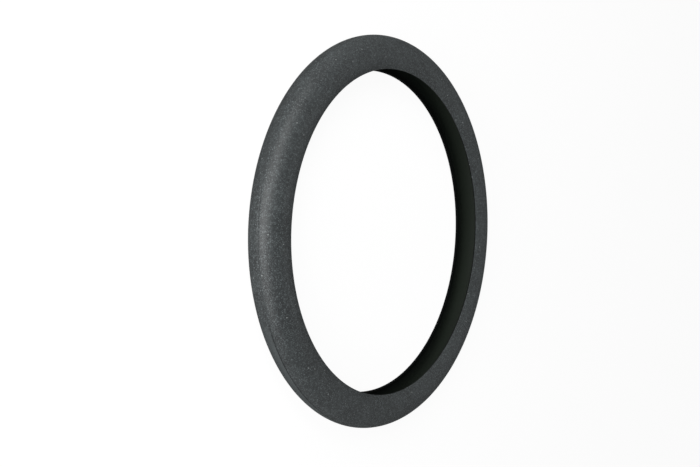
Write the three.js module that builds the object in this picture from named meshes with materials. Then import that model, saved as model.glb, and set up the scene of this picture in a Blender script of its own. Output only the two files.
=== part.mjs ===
// A steering wheel cover: one moulded ring of flexible rubber with a C-shaped section,
// open towards the middle, which is stretched over the rim of a wheel and grips it.
// Millimetres. The ring lies flat with its axis along +Z and its front face up,
// and the origin is its centre, halfway through its width.
import * as THREE from "three";

// The ring and its section, which follows an ellipse
const outerDiameter = 380; // over the tread, the outside that the hand wraps round
const sectionDepth = 39.7; // the ellipse's length along the radius
const sectionWidth = 33.8; // the ellipse's length along the axis
const mouthWidth = 25.2; // along the axis, between the edges of the two lips
const landWidth = 5; // the flat ring on each flank, which the cover rests on

// The wall, thickest where the hand presses and thinnest at the lips, which have to stretch
const treadWall = 4;
const flankWall = 3;
const lipWall = 2;

// The groove left round the tread where the halves of the mould met
const grooveHeight = 3.5; // from the middle plane towards the front
const grooveWidth = 0.9;
const grooveDepth = 0.35;

// Facets
const ringSteps = 88;
const outerStep = THREE.MathUtils.degToRad(9);
const innerStep = THREE.MathUtils.degToRad(12);
const lipSteps = 4;

const rubber = new THREE.MeshStandardMaterial({ color: 0x3a3e42, roughness: 0.55, metalness: 0 });

const halfDepth = sectionDepth / 2;
const halfWidth = sectionWidth / 2;
const sectionRadius = outerDiameter / 2 - halfDepth; // from the axis to the ellipse's centre

// Angles on the ellipse are measured from the tread, and are positive towards the front.
const angleAtHeight = (height) => Math.asin(height / halfWidth);
const lipAngle = Math.PI - angleAtHeight(mouthWidth / 2);
const landAngle = Math.acos(landWidth / 2 / halfDepth); // where each land starts on the tread's side

// The outside of the section at an angle, moved inwards through the wall by a depth.
function pointAt(angle, depth = 0) {
  const point = new THREE.Vector2(halfDepth * Math.cos(angle), halfWidth * Math.sin(angle));
  return point.addScaledVector(outwardAt(angle), -depth).add(new THREE.Vector2(sectionRadius, 0));
}

function outwardAt(angle) {
  return new THREE.Vector2(Math.cos(angle) / halfDepth, Math.sin(angle) / halfWidth).normalize();
}

// The wall goes smoothly from the tread to the flanks, and from there to the lips.
function wallAt(angle) {
  const turn = Math.abs(angle);
  const quarter = Math.PI / 2;
  if (turn < quarter) {
    return THREE.MathUtils.lerp(treadWall, flankWall, THREE.MathUtils.smoothstep(turn, 0, quarter));
  }
  return THREE.MathUtils.lerp(flankWall, lipWall, THREE.MathUtils.smoothstep(turn, quarter, lipAngle));
}

// Points along the section from one angle to another, both ends included.
function arc(from, to, step, depthAt = () => 0) {
  const steps = Math.ceil(Math.abs(to - from) / step);
  return Array.from({ length: steps + 1 }, (_, i) => {
    const angle = THREE.MathUtils.lerp(from, to, i / steps);
    return pointAt(angle, depthAt(angle));
  });
}

// A half circle that rounds a lip over, from one side of its wall to the other.
function lipRound(side) {
  const outer = pointAt(side * lipAngle);
  const inner = pointAt(side * lipAngle, lipWall);
  const middle = outer.clone().lerp(inner, 0.5);
  const turn = Math.PI / lipSteps;
  return Array.from({ length: lipSteps - 1 }, (_, i) =>
    outer.clone().rotateAround(middle, side * (i + 1) * turn),
  );
}

// The closed outline of the section: round the outside from the back lip to the front lip,
// over the lip, back along the inside of the channel and over the back lip.
function sectionOutline() {
  const grooveStart = angleAtHeight(grooveHeight - grooveWidth / 2);
  const grooveEnd = angleAtHeight(grooveHeight + grooveWidth / 2);
  const outline = [
    ...arc(-lipAngle, landAngle - Math.PI, outerStep),
    ...arc(-landAngle, grooveStart, outerStep),
    pointAt(angleAtHeight(grooveHeight), grooveDepth),
    ...arc(grooveEnd, landAngle, outerStep),
    ...arc(Math.PI - landAngle, lipAngle, outerStep),
    ...lipRound(1),
    ...arc(lipAngle, -lipAngle, innerStep, wallAt),
    ...lipRound(-1).reverse(),
  ];
  return [...outline, outline[0].clone()];
}

function makeCover() {
  const ring = new THREE.LatheGeometry(sectionOutline(), ringSteps);
  ring.rotateX(Math.PI / 2); // the lathe turns about +Y, and the wheel's axis is +Z
  const cover = new THREE.Mesh(ring, rubber);
  cover.name = "wheel_cover";
  return cover;
}

const steeringWheelCover = new THREE.Group();
steeringWheelCover.add(makeCover());

export default steeringWheelCover;
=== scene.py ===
# A steering wheel cover: one moulded ring of soft charcoal rubber, grained like leather outside
# and smooth and black in its channel. It lies on its back on a plain white floor, and the camera
# looks down on it, turned so that the ring's +Y is up in the picture. Lengths are in metres.
import math

import bmesh
import bpy
from mathutils import Matrix, Vector


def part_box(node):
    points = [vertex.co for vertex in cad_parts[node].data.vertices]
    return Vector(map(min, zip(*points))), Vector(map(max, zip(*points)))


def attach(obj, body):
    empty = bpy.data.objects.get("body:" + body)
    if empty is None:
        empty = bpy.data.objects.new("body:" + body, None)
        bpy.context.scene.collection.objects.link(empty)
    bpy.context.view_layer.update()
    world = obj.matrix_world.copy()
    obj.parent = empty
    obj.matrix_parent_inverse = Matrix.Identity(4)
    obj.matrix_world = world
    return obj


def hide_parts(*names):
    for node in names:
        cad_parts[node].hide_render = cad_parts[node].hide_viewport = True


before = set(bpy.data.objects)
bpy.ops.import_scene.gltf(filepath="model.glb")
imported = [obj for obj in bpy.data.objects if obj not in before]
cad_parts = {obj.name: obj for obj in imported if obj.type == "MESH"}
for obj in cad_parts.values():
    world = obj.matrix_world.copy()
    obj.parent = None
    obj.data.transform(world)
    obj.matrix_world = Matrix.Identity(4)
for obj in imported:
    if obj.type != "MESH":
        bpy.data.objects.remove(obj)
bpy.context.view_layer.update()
coverLow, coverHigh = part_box("wheel_cover")
print("frame loaded")


# Shared helpers for materials and meshes


def addNode(tree, kind, inputs=None, **settings):
    node = tree.nodes.new(kind)
    for name, value in settings.items():
        setattr(node, name, value)
    for name, value in (inputs or {}).items():
        if isinstance(value, bpy.types.NodeSocket):
            tree.links.new(value, node.inputs[name])
        else:
            node.inputs[name].default_value = value
    return node


def mathNode(tree, operation, first, second=0.0, clamp=False):
    node = addNode(tree, "ShaderNodeMath", {0: first, 1: second}, operation=operation, use_clamp=clamp)
    return node.outputs[0]


def vectorNode(tree, operation, first, second):
    return addNode(tree, "ShaderNodeVectorMath", {0: first, 1: second}, operation=operation)


def rampNode(tree, value, fromMin, fromMax, toMin=0.0, toMax=1.0):
    # a smooth step from one level to another
    node = addNode(
        tree,
        "ShaderNodeMapRange",
        {"Value": value, "From Min": fromMin, "From Max": fromMax, "To Min": toMin, "To Max": toMax},
        interpolation_type="SMOOTHSTEP",
    )
    return node.outputs[0]


def mixColours(tree, factor, first, second):
    # sockets 6 and 7 of the node are its two colours, and output 2 is their mix
    node = addNode(tree, "ShaderNodeMix", {"Factor": factor, 6: first, 7: second}, data_type="RGBA")
    return node.outputs[2]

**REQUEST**
Within the listing above, locate the line containing "const steeringWheelCover = new THREE.Group();" and the line containing "before = set(bpy.data.objects)". Reproduce those two lines and all lines between them exactly, with nothing added.

**SOLUTION TO THIS PROBLEM**
const steeringWheelCover = new THREE.Group();
steeringWheelCover.add(makeCover());

export default steeringWheelCover;
=== scene.py ===
# A steering wheel cover: one moulded ring of soft charcoal rubber, grained like leather outside
# and smooth and black in its channel. It lies on its back on a plain white floor, and the camera
# looks down on it, turned so that the ring's +Y is up in the picture. Lengths are in metres.
import math

import bmesh
import bpy
from mathutils import Matrix, Vector


def part_box(node):
    points = [vertex.co for vertex in cad_parts[node].data.vertices]
    return Vector(map(min, zip(*points))), Vector(map(max, zip(*points)))


def attach(obj, body):
    empty = bpy.data.objects.get("body:" + body)
    if empty is None:
        empty = bpy.data.objects.new("body:" + body, None)
        bpy.context.scene.collection.objects.link(empty)
    bpy.context.view_layer.update()
    world = obj.matrix_world.copy()
    obj.parent = empty
    obj.matrix_parent_inverse = Matrix.Identity(4)
    obj.matrix_world = world
    return obj


def hide_parts(*names):
    for node in names:
        cad_parts[node].hide_render = cad_parts[node].hide_viewport = True


before = set(bpy.data.objects)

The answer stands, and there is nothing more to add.